Quando ritornano gli Zen Circus è sempre un po’ una festa. Ti aspetti tanto, perché il singolo che ha annunciato l’uscita dell’album è una bomba, ma poi non succede nulla, li ritrovi sempre allo stesso punto di prima. Ad essere sinceri Canzoni contro la natura ha qualcosa di nuovo ma forse perché gli Zen Circus sono cambiati e cresciuti rispetto a Nati per subire. Cresciuto è senz’altro Andrea Appino, ritornato dall’esperienza da solista con una Targa Tenco e una dose di freddezza spietata nei confronti di quello che c’è intorno a lui, la cui critica si fa meno ironica e meno nascosta dietro le maschere dell’adolescenza e ancorata al presente, più intenzionata a spezzare che a trovare una soluzione. L’essenza della band non cambia, il ritmo rimane quello classico, pungente come le parole che si sono fatte più cupe, non per una svolta decadente ma perché parlare di oggi necessita, probabilmente questo tipo di linguaggio. Se la musica non si è trasformata rispetto ai precedenti lavori un motivo c’è, ed è opporsi a quella componente naturale dell’uomo a cercare di rinnovarsi continuamente, se il mondo va veloce ed è naturale che si trasformi, allora sarà contro la natura fermarsi e rimanere quello che si è.

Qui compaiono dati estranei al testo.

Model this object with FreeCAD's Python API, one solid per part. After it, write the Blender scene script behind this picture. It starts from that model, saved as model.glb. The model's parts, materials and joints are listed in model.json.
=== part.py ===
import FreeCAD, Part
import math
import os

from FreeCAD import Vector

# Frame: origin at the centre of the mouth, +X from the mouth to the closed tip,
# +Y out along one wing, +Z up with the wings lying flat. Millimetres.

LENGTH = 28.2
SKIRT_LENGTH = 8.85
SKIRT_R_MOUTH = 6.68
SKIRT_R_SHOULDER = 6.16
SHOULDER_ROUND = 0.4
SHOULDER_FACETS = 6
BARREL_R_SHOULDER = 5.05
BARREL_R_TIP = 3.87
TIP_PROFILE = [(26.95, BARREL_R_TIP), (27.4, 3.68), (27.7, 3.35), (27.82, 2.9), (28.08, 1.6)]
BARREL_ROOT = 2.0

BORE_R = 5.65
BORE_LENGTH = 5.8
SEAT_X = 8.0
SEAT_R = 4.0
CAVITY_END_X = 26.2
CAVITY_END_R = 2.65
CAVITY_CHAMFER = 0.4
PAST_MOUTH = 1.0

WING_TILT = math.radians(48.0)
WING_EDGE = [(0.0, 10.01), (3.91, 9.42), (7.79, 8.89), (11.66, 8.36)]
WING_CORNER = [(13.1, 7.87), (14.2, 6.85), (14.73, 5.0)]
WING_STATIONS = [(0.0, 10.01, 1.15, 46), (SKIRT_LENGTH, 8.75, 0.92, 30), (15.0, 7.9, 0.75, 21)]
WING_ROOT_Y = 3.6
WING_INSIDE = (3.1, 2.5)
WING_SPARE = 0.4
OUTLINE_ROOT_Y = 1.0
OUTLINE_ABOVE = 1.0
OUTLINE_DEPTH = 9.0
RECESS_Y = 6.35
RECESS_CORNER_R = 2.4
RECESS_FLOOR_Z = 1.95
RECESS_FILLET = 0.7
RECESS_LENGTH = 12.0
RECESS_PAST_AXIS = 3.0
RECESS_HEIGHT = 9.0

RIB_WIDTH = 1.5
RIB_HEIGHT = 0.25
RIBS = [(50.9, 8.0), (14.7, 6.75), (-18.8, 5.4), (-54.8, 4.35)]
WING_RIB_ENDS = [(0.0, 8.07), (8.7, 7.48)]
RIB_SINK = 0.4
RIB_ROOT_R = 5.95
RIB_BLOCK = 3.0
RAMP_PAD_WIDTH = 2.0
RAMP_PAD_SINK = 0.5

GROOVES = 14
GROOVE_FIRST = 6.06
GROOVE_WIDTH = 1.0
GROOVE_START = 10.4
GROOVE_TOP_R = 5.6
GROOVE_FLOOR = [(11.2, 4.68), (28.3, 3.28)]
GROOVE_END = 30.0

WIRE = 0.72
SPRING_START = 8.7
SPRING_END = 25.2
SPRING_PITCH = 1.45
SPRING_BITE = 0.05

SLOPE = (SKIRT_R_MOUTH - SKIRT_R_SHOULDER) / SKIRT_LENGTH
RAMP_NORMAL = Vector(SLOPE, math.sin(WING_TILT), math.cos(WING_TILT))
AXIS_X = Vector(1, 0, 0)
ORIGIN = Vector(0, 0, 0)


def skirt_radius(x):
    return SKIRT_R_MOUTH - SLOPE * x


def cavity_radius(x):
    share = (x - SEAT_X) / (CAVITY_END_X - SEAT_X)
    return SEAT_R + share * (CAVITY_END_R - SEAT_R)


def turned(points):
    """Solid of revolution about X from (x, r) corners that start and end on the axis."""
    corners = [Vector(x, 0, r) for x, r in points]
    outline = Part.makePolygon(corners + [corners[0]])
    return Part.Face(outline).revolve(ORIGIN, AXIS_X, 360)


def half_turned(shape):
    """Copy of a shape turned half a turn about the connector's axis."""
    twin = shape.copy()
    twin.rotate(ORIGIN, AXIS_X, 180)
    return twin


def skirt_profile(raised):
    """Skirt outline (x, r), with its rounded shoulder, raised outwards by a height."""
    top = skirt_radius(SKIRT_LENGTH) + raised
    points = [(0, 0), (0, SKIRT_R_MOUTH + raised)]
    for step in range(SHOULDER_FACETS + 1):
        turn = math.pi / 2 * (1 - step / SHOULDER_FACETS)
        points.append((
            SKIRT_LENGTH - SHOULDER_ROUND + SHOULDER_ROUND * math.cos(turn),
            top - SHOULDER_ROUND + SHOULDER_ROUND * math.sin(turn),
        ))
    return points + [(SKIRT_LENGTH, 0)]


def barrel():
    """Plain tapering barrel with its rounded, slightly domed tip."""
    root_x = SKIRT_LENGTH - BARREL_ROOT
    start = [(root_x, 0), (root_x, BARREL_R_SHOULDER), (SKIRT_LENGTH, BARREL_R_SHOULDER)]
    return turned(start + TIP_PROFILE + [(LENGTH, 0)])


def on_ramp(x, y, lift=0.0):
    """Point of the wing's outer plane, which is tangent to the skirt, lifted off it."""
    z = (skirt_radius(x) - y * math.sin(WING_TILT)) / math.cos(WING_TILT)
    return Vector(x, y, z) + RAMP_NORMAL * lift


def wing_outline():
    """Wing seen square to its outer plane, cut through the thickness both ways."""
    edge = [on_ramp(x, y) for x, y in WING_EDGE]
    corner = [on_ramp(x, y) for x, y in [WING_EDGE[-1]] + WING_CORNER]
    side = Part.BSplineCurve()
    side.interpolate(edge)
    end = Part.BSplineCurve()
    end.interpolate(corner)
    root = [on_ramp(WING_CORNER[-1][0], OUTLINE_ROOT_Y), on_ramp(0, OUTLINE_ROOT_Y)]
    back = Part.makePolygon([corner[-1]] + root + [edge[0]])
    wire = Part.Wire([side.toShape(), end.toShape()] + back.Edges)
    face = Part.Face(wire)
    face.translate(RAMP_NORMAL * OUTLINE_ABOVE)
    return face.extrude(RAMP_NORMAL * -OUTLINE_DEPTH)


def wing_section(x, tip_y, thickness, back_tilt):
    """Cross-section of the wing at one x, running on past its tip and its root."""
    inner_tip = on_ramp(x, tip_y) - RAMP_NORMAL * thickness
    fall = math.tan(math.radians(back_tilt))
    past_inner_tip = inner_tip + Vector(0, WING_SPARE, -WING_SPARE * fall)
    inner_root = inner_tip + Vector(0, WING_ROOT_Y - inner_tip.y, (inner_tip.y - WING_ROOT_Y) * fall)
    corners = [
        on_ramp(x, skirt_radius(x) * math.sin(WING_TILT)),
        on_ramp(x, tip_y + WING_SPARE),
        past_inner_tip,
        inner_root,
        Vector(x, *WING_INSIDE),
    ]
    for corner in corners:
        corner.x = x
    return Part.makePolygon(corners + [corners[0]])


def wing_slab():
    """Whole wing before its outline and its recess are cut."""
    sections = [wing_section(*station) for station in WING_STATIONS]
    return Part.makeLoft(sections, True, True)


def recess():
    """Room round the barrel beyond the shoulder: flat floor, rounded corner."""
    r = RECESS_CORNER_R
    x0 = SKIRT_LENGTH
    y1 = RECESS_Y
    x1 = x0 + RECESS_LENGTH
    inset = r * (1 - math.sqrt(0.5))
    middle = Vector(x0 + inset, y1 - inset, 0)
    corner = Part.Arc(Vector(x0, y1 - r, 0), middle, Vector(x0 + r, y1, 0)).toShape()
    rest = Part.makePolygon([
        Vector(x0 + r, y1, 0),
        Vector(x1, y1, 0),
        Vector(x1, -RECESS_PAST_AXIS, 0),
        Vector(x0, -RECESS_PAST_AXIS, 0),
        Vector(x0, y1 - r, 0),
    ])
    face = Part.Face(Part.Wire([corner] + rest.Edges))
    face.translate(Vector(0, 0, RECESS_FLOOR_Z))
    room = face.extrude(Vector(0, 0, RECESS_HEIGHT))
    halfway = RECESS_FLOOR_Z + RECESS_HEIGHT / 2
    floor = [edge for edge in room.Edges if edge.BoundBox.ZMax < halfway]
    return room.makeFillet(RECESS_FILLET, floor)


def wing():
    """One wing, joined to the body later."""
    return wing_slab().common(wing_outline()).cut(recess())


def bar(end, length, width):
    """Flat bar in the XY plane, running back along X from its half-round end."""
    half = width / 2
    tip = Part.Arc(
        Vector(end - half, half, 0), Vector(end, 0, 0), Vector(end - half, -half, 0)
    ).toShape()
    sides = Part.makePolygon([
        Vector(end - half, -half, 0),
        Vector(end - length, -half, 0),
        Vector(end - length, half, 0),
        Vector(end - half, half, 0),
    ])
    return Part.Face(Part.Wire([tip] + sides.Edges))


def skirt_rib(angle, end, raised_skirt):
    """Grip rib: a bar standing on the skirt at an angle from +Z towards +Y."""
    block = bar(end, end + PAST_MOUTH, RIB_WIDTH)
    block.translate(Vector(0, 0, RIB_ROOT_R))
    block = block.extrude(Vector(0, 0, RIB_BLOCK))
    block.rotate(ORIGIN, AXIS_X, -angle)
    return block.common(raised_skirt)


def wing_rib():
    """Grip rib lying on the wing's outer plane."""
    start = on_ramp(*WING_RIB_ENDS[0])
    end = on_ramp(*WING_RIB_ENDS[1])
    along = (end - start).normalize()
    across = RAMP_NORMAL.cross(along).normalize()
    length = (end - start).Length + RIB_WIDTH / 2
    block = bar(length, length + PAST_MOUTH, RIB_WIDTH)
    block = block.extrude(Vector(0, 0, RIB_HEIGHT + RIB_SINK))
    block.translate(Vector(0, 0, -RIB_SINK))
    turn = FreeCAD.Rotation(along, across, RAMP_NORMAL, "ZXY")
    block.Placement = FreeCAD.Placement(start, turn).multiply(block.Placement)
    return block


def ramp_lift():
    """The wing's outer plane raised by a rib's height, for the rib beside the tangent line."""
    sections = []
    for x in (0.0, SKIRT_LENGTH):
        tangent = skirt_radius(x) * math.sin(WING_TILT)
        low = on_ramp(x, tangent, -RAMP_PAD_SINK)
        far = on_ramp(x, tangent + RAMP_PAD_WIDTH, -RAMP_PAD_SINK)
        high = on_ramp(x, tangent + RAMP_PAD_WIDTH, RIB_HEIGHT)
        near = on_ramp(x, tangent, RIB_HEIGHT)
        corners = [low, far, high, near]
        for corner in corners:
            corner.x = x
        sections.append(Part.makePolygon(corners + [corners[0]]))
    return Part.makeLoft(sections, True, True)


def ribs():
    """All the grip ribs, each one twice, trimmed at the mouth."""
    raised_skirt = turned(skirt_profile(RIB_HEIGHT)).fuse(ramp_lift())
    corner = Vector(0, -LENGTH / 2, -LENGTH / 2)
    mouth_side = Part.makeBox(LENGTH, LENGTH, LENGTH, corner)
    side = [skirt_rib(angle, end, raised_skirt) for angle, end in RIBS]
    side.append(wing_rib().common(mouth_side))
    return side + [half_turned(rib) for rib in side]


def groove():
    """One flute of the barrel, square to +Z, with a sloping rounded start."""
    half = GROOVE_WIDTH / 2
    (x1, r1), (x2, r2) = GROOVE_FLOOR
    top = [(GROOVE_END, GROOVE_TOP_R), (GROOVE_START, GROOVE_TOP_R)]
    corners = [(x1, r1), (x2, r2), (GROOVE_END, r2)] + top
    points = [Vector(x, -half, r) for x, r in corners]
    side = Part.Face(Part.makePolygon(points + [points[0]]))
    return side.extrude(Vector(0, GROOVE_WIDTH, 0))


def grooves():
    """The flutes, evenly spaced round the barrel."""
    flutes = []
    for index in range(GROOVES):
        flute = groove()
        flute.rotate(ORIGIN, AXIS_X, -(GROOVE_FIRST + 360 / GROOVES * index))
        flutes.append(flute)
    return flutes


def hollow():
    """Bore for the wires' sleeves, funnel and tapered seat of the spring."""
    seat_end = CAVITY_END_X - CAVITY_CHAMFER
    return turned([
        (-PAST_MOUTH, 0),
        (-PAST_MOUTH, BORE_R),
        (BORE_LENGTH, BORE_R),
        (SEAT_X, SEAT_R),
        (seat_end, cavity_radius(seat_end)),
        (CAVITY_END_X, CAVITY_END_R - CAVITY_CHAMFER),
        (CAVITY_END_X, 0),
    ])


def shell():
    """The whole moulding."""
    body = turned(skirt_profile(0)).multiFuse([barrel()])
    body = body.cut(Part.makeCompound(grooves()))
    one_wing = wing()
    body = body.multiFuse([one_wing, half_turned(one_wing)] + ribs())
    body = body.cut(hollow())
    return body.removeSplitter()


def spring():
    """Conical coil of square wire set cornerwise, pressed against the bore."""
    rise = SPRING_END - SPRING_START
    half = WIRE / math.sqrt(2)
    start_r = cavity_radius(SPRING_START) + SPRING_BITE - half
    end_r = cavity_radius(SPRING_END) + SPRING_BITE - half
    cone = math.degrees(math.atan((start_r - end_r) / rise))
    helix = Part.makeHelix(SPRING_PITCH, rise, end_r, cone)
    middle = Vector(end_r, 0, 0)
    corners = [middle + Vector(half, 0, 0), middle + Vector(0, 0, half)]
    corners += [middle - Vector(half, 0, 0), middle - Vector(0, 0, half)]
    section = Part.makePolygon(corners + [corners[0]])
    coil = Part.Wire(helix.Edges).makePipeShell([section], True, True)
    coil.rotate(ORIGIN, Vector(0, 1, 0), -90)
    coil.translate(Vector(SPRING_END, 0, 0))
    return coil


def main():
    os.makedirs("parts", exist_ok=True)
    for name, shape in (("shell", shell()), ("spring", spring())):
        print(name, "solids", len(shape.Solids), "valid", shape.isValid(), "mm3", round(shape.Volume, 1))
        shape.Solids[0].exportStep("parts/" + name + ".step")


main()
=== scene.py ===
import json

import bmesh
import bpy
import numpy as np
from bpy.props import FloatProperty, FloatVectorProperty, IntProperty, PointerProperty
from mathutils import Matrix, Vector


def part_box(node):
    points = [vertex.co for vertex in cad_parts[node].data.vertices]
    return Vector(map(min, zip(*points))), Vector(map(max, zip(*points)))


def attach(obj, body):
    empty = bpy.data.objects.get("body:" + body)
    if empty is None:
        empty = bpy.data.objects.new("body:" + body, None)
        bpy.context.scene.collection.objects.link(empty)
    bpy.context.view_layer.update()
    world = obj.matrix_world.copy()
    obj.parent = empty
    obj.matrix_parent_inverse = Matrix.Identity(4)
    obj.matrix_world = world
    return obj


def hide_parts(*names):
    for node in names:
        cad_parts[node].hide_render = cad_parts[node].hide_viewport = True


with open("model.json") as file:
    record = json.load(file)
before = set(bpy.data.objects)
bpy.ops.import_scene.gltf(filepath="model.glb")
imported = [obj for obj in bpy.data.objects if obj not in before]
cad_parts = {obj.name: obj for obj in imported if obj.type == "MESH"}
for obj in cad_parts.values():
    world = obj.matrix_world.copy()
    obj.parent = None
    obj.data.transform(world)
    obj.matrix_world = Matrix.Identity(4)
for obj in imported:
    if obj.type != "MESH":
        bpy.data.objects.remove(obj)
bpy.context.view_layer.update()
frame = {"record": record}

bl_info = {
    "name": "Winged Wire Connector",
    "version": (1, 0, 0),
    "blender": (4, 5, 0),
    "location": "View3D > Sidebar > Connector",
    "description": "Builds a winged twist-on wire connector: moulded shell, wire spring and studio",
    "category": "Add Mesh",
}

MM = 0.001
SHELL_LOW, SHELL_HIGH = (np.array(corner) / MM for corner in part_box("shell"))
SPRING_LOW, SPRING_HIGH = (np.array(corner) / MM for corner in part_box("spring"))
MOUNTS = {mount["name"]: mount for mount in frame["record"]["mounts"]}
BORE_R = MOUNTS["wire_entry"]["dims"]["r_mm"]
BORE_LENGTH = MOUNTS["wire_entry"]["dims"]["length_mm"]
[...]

Ma gli Zen Circus non se ne sono andati dalla loro provincia, dalle piazze dei vent’anni e dai palchi. Non dimenticano quella componente adolescenziale, in una rincorsa fra quello che era ieri ed è diventato oggi. Viva, singolo di lancio dell’intero album, ne è l’esempio. Manifesto di rabbia e frustrazione davanti a quello che succede nell’Italia di oggi, un grande stadio che, fra offese ed esultanze, ha smarrito la propria ragione di esistere: «Di cosa ridete? Di cosa urlate? (…) Tutti viva qualcosa, sempre viva qualcosa. Evviva l’Italia, viva la fica, viva il duce (…) evviva i tifosi (…) Tanto vivi si muore». Ma se la critica è dura la musica segue il suo corso, che se l’avesse scritta Guccini le parole avrebbe avuto più peso e saremmo ancora qui a discuterne. Gli Zen Circus, invece, preferiscono di gran lunga fare più musica che poesia, perché poi non è più tempo di stare calmi e non è nel loro stile. L’ironia non se n’è ancora andata del tutto e continua a emergere nelle favole operaie e dell’uomo qualunque del non luogo di via Postumia, nella danza quasi balcanica di un Dalì trascinato nel vortice della sua eccentricità o nella ballata di una Sestri Levante ragazzina che diventa luogo di discorsi fra vecchi amici che se ne vogliono andare ma che poi sono sempre rimasti dove li si hanno lasciati: «E così ci ritroviamo io e te ,e così da dove tutto partì e così che te ne andrai». Poi la batteria torna protagonista perché gli Zen Circus in Canzone contro la natura, Vai vai vai!, No way, hanno bisogno del sudore dei loro fan, pezzi essenzialmente da concerto in cui la musica supera il parlato. Un ritorno al cantautorato lo segnano la deandreana L’anarchico e il generale, possibile contro storia de Il pescatore in una versione più movimentata e moderna, e Albero di Tiglio, confessione sofferente di chi, guardando quello che ha creato, non può che restare bloccato: «Ma questa pianta ne vale altrettanti voi credeste che io fossi fatto a vostra immagine e somiglianza perché l’avete letto sui libri che vi siete scritti da soli io non ho mai avuto un figlio come potrei io che sono un tiglio».
Da ogni punto di vista gli Zen Circus proseguono il loro cammino verso un’idea del mescolare i generi a loro più cari, dal cantautorato più classico e profondo al rock da esibizione e che costringe a sudare, senza perdere la qualità del loro lavoro passato. Non c’è dubbio che Canzoni contro la natura sia un album pienamente nello stile della band ma rischia per Appino, Ufo e Karim di essere considerato “l’ennesimo album degli Zen Circus”. Viva è un pezzo eccellente, che ce ne arrivano pochi, ma se contro natura significa essere sempre e soltanto se stessi, anche non prendendosi troppo sul serio, riuscendo a mediare grazie all’ironia la profondità dei temi trattati, è pur vero che dopo un po’ ci si annoia. E se «Vivi si muore», senza cambiamenti ci si arriva, probabilmente, prima.